La SSR, les annonceurs et Goldbach sont présents dans les trois comités ? Le resteront-ils ?
-Faute de représentants adéquats, une séparation totale sera impossible. Et il faut être réaliste : un conseil d’administration sans représentants de Goldbach et de la SSR n’a pratiquement aucune chance d’atteindre les objectifs. Je pense plutôt à compléter ce comité par des personnalités indépendantes.
On ne sait quelle sera la conclusion de la discussion parlementaire. Mais quel serait le pire des cas dans la perspective de Mediapulse ?
-(il réfléchit longuement) Le maintien du statu quo. Car tout serait paralysé. L’an dernier, le système actuel a atteint ses limites. Il faut passer à l’action.
La suggestion du Conseil fédéral ne mentionne ni modèles de remplacement, ni séparation des pouvoirs, ni User Commission. La balle est donc dans le camp de Mediapulse et de la filière.

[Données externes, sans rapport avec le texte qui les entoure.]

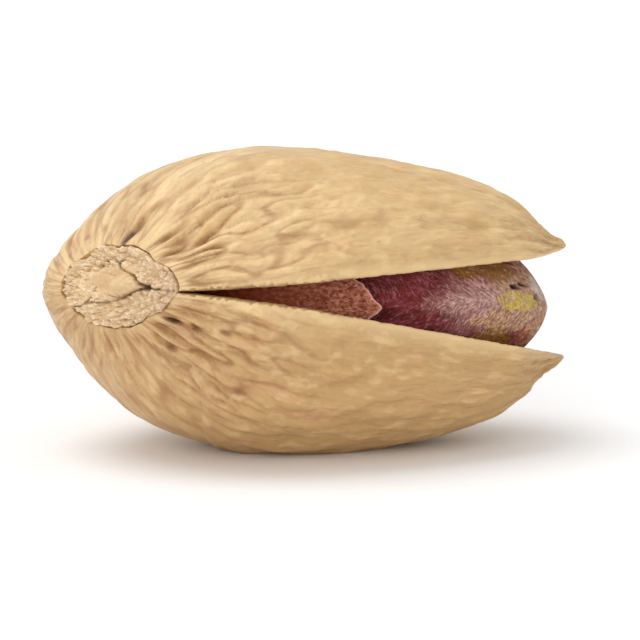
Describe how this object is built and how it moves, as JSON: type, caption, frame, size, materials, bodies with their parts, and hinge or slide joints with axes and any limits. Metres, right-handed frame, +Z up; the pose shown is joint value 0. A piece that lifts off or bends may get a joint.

-Oui. Je vais proposer au conseil d’administration de finaliser ces points pendant l’été. J’ai fermement l’intention de mettre la nouvelle organisation sur les rails afin que tout soit réglé quand mon successeur prendra ses fonctions. Tel est aussi le mandat du DETEC.
Beaucoup de questions sont encore en suspens. Dites-nous néanmoins si vous êtes satisfait de l’entreprise que vous allez bientôt quitter ?
-Depuis février 2013, Mediapulse a réussi à enregistrer chaque jour, en continu, les données d’utilisation. Ce résultat est le fruit d’un énorme travail et j’en suis reconnaissant à tous nos collaborateurs. Même si la situation s’est entre-temps calmée, nous ne sommes pas au bout de nos peines. Il faudra donc attendre l’automne pour savoir si je pars content ou non.